Rather than the visceral physical and emotional experience of seeing a meaningful match of interest only to the teams and their supporters, this kind of peripatetic mega-even takes on both more and less significance. The purely local, Navy v Notre Dame, may have history and purpose within the sport's structure. Perhaps there's a long-standing rivalry there - but in Ireland, this weekend, that's entirely meaningless. The game is the equivalent of a UFO landing, addressing a couple of trees and leaving in a huff - there's no attempt to add American Football to the Irish sporting landscape in any permanent way: even the 'garrison' sports of soccer and rugby made more effort than this.
The game 'means' nothing culturally, and yet everything economically and politically. It announces that Ireland is open to the world (e.g. it has hotels up to American standards and doesn't ask too many questions about taxation and employment laws), and that American Football is similarly 'global', despite the evidence that it really, really isn't. The event's little different from hosting the International Convention of Sanitary Engineers, underneath the glitter and hype.
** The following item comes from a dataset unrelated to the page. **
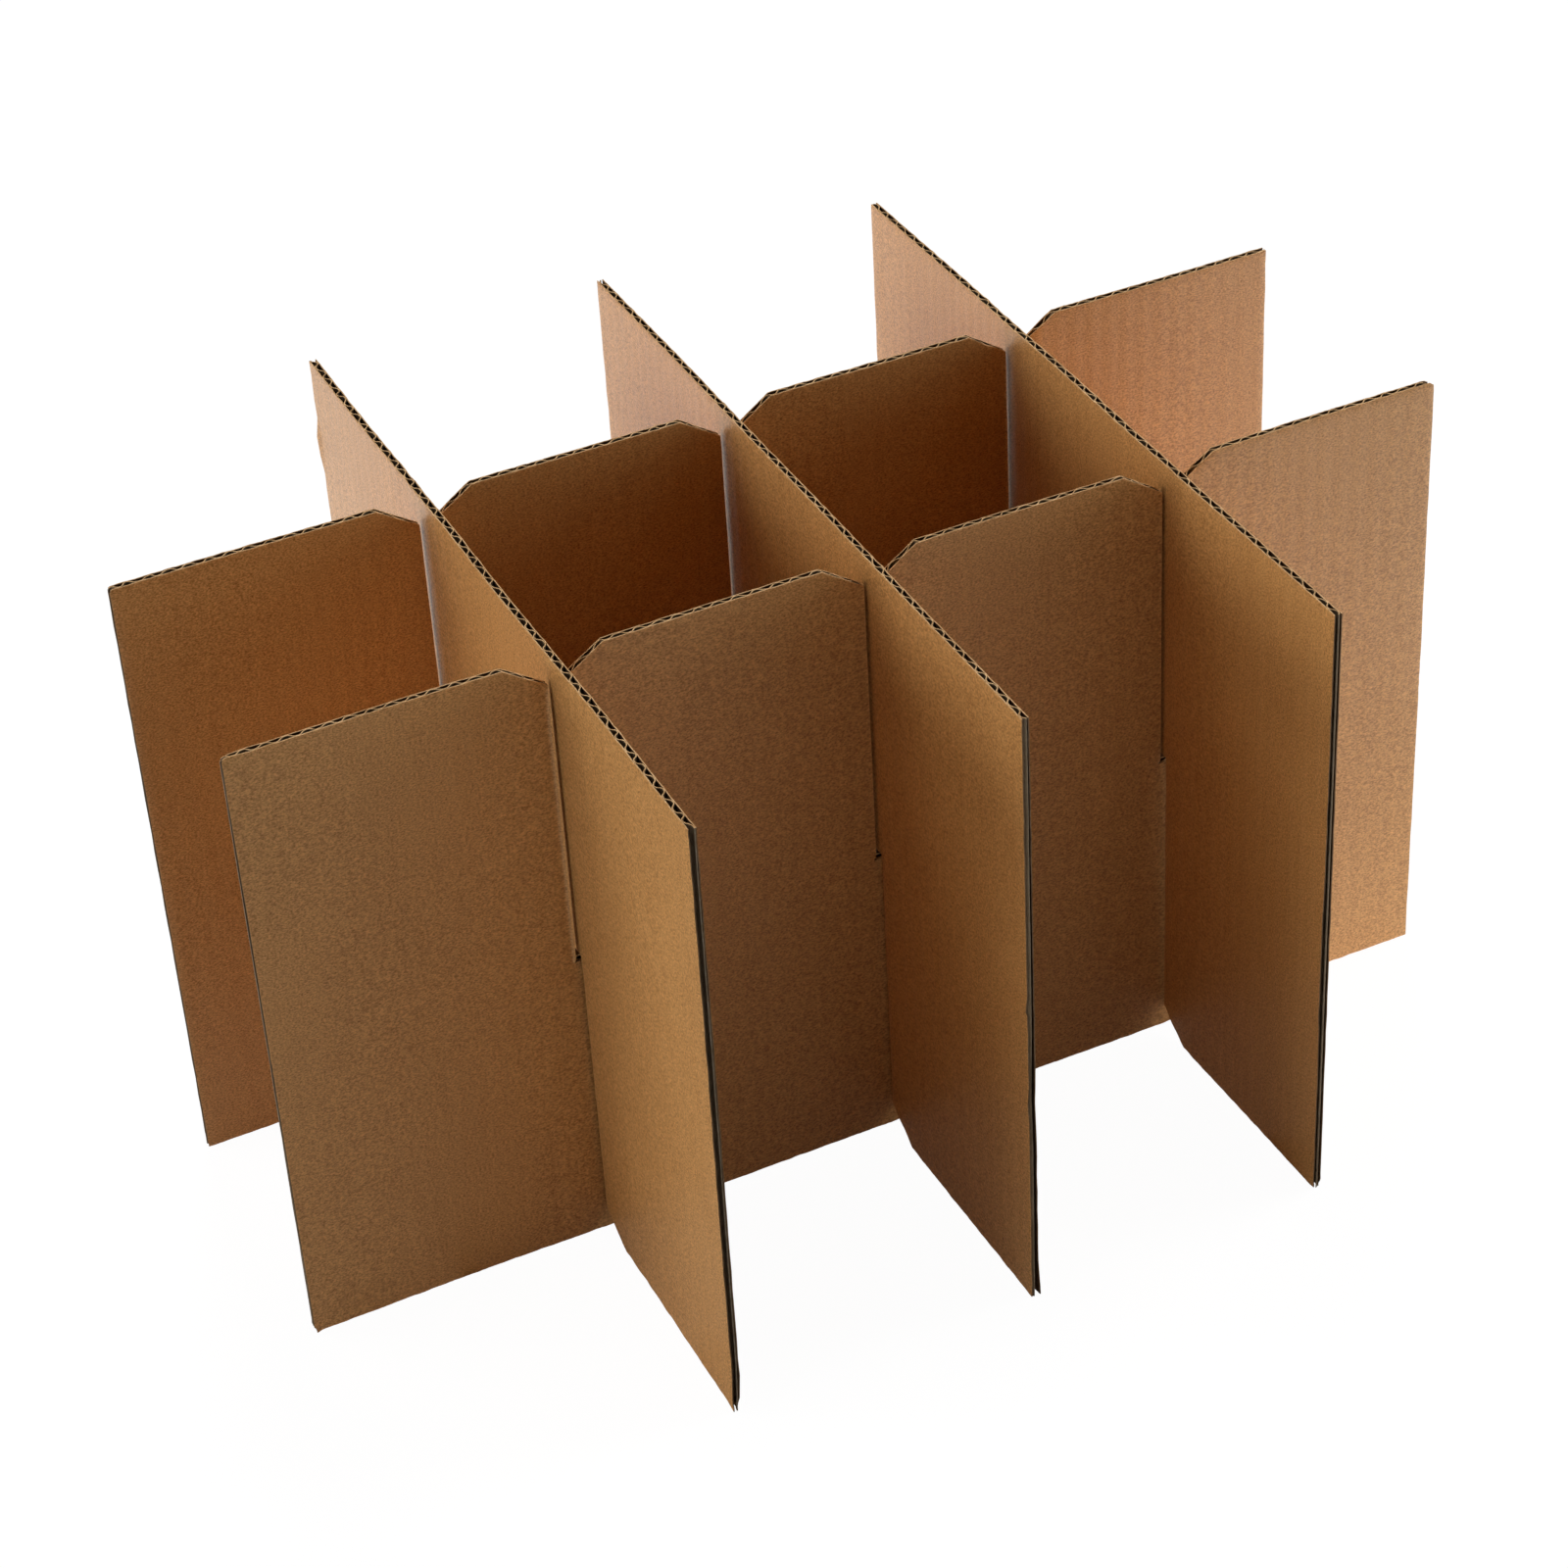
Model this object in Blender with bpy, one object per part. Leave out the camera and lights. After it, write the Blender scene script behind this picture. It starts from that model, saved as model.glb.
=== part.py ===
"""Twelve-cell carton divider: five strips of corrugated board, half-lapped at right angles.

Two long strips run along X and three cross strips run along Y. Each strip is single-wall
board: a liner, a fluted medium and a second liner. The long strips are slotted from the top
and the cross strips from the bottom, so that they stand at the same height. Origin: the
middle of the footprint, on the surface that the divider stands on. +Z is up.
"""
from math import pi

import bmesh
import bpy

# Driving dimensions, in metres.
HEIGHT = 0.220
CELL_LENGTH = 0.1024
CELL_DEPTH = 0.0994
LEFT_END = 0.1012
RIGHT_END = 0.0958
CROSS_END = 0.0962

# The board: three plies, with a small gap to the glued crests of the medium.
BOARD = 0.0029
LINER = 0.00022
MEDIUM = 0.00018
PLY_GAP = 0.0003
FLUTE_PITCH = 0.0064
CREST_SHARE = 0.16

# The half-lap slots, wider than the board so that a strip slides in and can turn a little.
SLOT_WIDTH = 0.0050
SLOT_DEPTH = 0.1112
MOUTH_WIDTH = 0.0316
MOUTH_DEPTH = 0.0090
DIE_OVERRUN = 0.002

# The middle and front crossings, from the middle of the footprint.
LONG_LENGTH = LEFT_END + 2 * CELL_LENGTH + RIGHT_END
MIDDLE_X = LEFT_END + CELL_LENGTH - LONG_LENGTH / 2
FRONT_Y = -CELL_DEPTH / 2
REAR_Y = CELL_DEPTH / 2

KRAFT_LINER = (0.43, 0.27, 0.145, 1.0)
KRAFT_MEDIUM = (0.30, 0.185, 0.10, 1.0)


def clear_scene():
    for obj in list(bpy.data.objects):
        bpy.data.objects.remove(obj, do_unlink=True)


def paper(name, colour):
    material = bpy.data.materials.new(name)
    material.use_nodes = True
    shader = material.node_tree.nodes["Principled BSDF"]
    shader.inputs["Base Color"].default_value = colour
    shader.inputs["Roughness"].default_value = 0.85
    shader.inputs["Metallic"].default_value = 0.0
    return material


def place(name, data, parent=None):
    obj = bpy.data.objects.new(name, data)
    bpy.context.scene.collection.objects.link(obj)
    obj.parent = parent
    return obj


def axis_empty(name, x, y, turn):
    """An upright axis that the plies of one strip hang on."""
    empty = place(name, None)
    empty.location = (x, y, 0)
    empty.rotation_euler = (0, 0, turn)
    return empty


def straight_run(start, end):
    return [(start, 0.0), (end, 0.0)]


def fluted_run(start, end):
    """A trapezoid wave with a whole number of flutes, which starts and ends on a crest."""
    rise = BOARD / 2 - LINER - PLY_GAP - MEDIUM / 2
    flutes = round((end - start) / FLUTE_PITCH)
    pitch = (end - start) / flutes
    corners = ((CREST_SHARE / 2, rise), (0.5 - CREST_SHARE / 2, -rise),
               (0.5 + CREST_SHARE / 2, -rise), (1 - CREST_SHARE / 2, rise))
    run = [(start, rise)]
    for flute in range(flutes):
        run += [(start + (flute + share) * pitch, y) for share, y in corners]
    return run + [(end, rise)]


def upright_sheet(name, run):
    """The run's line along the strip, extruded up to the full height."""
    bm = bmesh.new()
    foot = [bm.verts.new((x, y, 0)) for x, y in run]
    edges = [bm.edges.new(pair) for pair in zip(foot, foot[1:])]
    risen = bmesh.ops.extrude_edge_only(bm, edges=edges)["geom"]
    top = [v for v in risen if isinstance(v, bmesh.types.BMVert)]
    bmesh.ops.translate(bm, verts=top, vec=(0, 0, HEIGHT))
    bmesh.ops.recalc_face_normals(bm, faces=bm.faces)
    mesh = bpy.data.meshes.new(name)
    bm.to_mesh(mesh)
    bm.free()
    return mesh


def slot_profile(centre, opens_up):
    """A straight slot with a flared mouth, as (x, z) corners on the face of the strip."""
    flare = (MOUTH_WIDTH - SLOT_WIDTH) / 2 / MOUTH_DEPTH
    wide = MOUTH_WIDTH / 2 + DIE_OVERRUN * flare
    half = SLOT_WIDTH / 2
    corners = [(-half, HEIGHT - SLOT_DEPTH), (half, HEIGHT - SLOT_DEPTH),
               (half, HEIGHT - MOUTH_DEPTH), (wide, HEIGHT + DIE_OVERRUN),
               (-wide, HEIGHT + DIE_OVERRUN), (-half, HEIGHT - MOUTH_DEPTH)]
    if opens_up:
        return [(centre + x, z) for x, z in corners]
    return [(centre + x, HEIGHT - z) for x, z in corners]


def slot_die(name, centres, opens_up, parent):
    """The cutter of one strip: a prism through the board for each slot."""
    bm = bmesh.new()
    for centre in centres:
        corners = slot_profile(centre, opens_up)
        face = bm.faces.new([bm.verts.new((x, -BOARD, z)) for x, z in corners])
        pushed = bmesh.ops.extrude_face_region(bm, geom=[face])["geom"]
        far = [v for v in pushed if isinstance(v, bmesh.types.BMVert)]
        bmesh.ops.translate(bm, verts=far, vec=(0, 2 * BOARD, 0))
    bmesh.ops.recalc_face_normals(bm, faces=bm.faces)
    mesh = bpy.data.meshes.new(name)
    bm.to_mesh(mesh)
    bm.free()
    die = place(name, mesh, parent)
    die.hide_render = True
    die.display_type = "WIRE"
    return die


def ply(name, sheet, thickness, y, die, parent, material):
    """One ply of a strip: its sheet, thickened about its middle and die-cut."""
    obj = place(name, sheet, parent)
    obj.location = (0, y, 0)
    if not sheet.materials:
        sheet.materials.append(material)
    solid = obj.modifiers.new("thickness", "SOLIDIFY")
    solid.thickness = thickness
    solid.offset = 0
    solid.use_even_offset = True
    cut = obj.modifiers.new("slots", "BOOLEAN")
    cut.operation = "DIFFERENCE"
    cut.object = die
    return obj


def strip(name, parent, sheets, die, sides, materials):
    """Three plies about the strip's middle plane; sides are its -Y and +Y names."""
    liner_sheet, fluting_sheet = sheets
    liner_paper, medium_paper = materials
    offset = (BOARD - LINER) / 2
    for side, y in zip(sides, (-offset, offset)):
        ply(f"{name}_{side}_liner", liner_sheet, LINER, y, die, parent, liner_paper)
    ply(f"{name}_fluting", fluting_sheet, MEDIUM, 0, die, parent, medium_paper)


def long_strips(materials):
    start = -LEFT_END - CELL_LENGTH
    end = CELL_LENGTH + RIGHT_END
    sheets = (upright_sheet("long_liner", straight_run(start, end)),
              upright_sheet("long_fluting", fluted_run(start, end)))
    centres = (-CELL_LENGTH, 0, CELL_LENGTH)
    for place_name, y in (("front", FRONT_Y), ("rear", REAR_Y)):
        name = f"{place_name}_long_strip"
        axis = axis_empty(f"{name}_axis", MIDDLE_X, y, 0)
        die = slot_die(f"{name}_die", centres, True, axis)
        strip(name, axis, sheets, die, ("front", "rear"), materials)


def cross_strips(materials):
    start = -CROSS_END
    end = CELL_DEPTH + CROSS_END
    sheets = (upright_sheet("cross_liner", straight_run(start, end)),
              upright_sheet("cross_fluting", fluted_run(start, end)))
    centres = (0, CELL_DEPTH)
    for step, place_name in enumerate(("left", "middle", "right")):
        name = f"{place_name}_cross_strip"
        x = MIDDLE_X + (step - 1) * CELL_LENGTH
        axis = axis_empty(f"{name}_axis", x, FRONT_Y, pi / 2)
        die = slot_die(f"{name}_die", centres, False, axis)
        strip(name, axis, sheets, die, ("right", "left"), materials)


clear_scene()
PAPERS = (paper("kraft_liner", KRAFT_LINER), paper("kraft_medium", KRAFT_MEDIUM))
long_strips(PAPERS)
cross_strips(PAPERS)
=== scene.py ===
"""Looks of the twelve-cell carton divider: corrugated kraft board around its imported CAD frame.

Each ply of each strip is built again as real paper: liners with ragged cut edges, a crushed rim
and a faint washboard relief, and a round-waved fluting between them. A strip is worked out in its
own coordinates: s along the strip, n across the board and z up. Metres throughout.
"""

from math import cos, pi, radians, sin

import bpy
import numpy as np
from mathutils import Matrix, Vector


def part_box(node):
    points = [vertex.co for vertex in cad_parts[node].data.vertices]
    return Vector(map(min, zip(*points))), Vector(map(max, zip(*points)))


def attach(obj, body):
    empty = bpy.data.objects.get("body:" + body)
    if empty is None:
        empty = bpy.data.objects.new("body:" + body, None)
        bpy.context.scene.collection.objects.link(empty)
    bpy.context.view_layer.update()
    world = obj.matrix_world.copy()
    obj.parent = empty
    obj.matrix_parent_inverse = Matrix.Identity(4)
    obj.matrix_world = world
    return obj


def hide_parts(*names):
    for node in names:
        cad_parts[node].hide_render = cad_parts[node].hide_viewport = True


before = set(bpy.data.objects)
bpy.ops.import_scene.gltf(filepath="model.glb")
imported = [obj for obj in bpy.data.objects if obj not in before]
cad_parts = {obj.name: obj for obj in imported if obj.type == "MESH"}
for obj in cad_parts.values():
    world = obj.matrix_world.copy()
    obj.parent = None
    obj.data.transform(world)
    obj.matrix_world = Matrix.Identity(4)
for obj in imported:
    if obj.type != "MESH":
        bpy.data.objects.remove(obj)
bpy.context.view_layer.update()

# The board and its slots, as in the CAD.
BOARD = 0.0029
SLOT_WIDTH = 0.0050
SLOT_DEPTH = 0.1112
MOUTH_WIDTH = 0.0316
MOUTH_DEPTH = 0.0090

# Paper: how thick each ply shows on a cut edge, and the shape of the flutes.
LINER = 0.00034
MEDIUM = 0.00034
FLUTE_PITCH = 0.0064
FLUTE_SQUARENESS = 1.4
WASHBOARD = 0.00005

# The mesh: columns per flute, row heights, and how they crowd beside a cut edge. A column that is
# closer than a share of a step to a crowded one, or to a slot's shoulder, is left out.
LINER_COLUMNS = 8
MEDIUM_COLUMNS = 14
LINER_ROW = 0.007
MEDIUM_ROW = 0.020
EDGE_STEPS = (0, 0.0002, 0.0005, 0.0009, 0.0014, 0.0021, 0.0032, 0.0050)
CLEAR_OF_CROWD = 0.45
CLEAR_OF_SHOULDER = 0.3
DECIMALS = 7

# Colours, as the share of red, green and blue light that each paper reflects; the cut and inside
# colours also hold painted light or shade, as said beside them.
KRAFT = (0.645, 0.324, 0.102)
# Level cut rims of the liners: paler cut paper, brightened with painted light as if lit from above.
LINER_CUT_AND_LIGHT = (0.94, 0.57, 0.26)
# Upright cut rims of the liners: painted shade, far darker than the same cut paper on a level rim.
LINER_CUT_SHADE = (0.24, 0.14, 0.065)
# Inside of a liner: the same kraft, painted dark as shade for the hollow between the plies.
LINER_INSIDE_SHADE = (0.11, 0.052, 0.020)
MEDIUM_BROWN = (0.28, 0.195, 0.110)
# Level cut rims of the fluting: paler cut paper with painted light from above.
MEDIUM_CUT_AND_LIGHT = (0.94, 0.57, 0.26)
MEDIUM_SIDE = (0.30, 0.23, 0.15)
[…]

What does the match say to American Football fans? It tells them that their participation is merely ancillary. They can come along for the ride, but the game itself is simply a tool in a global PR exercise. And for Irish sports fans? It rejects their own sporting affiliations and histories. It prostitutes itself to them by assuming that fandom is easily transferable between sports and countries and cultures. Forget that fact that GAA is played by battered amateurs who'll be teaching, or roofing or selling insurance back in their home counties on Monday morning, and watch multimillionaire drugged-up freaks smash each other to pieces before variously spending their downtime raping, murdering, endorsing products or organising dogfights.
I don't really have any objection to the game itself - it's got a history and a genuine fanbase. My objection is to the way all of this is ignored in the pursuit of other goals, largely capitalist globalisation. To be of any use, the sport has to be stripped of meaning, made shiny and smooth, tamed for TV and made available to advertisers and sponsors - mostly be removing what makes it unique and replacing these features with other narratives entirely. This applies equally to the 'Ireland' visible to the visiting fans: not a living, breathing, complicated place with a culture of its own, but a plastic stew of ancestors, golf, Celticism, leprechauns and romance (and for businessmen, a Romantic fairyland of low corporate taxes).
This game is the equivalent of Erica Jong's 'zipless fuck', the no-strings, emotion-free encounter which appeared (wrongly) to be the high point of women's liberation. 'Come on in', it says. 'Pick a side, any side, and Bingo! You're a Football Fan'.
Sport - like any cultural activity - shouldn't be this easy. If it is, you're being sold a pup.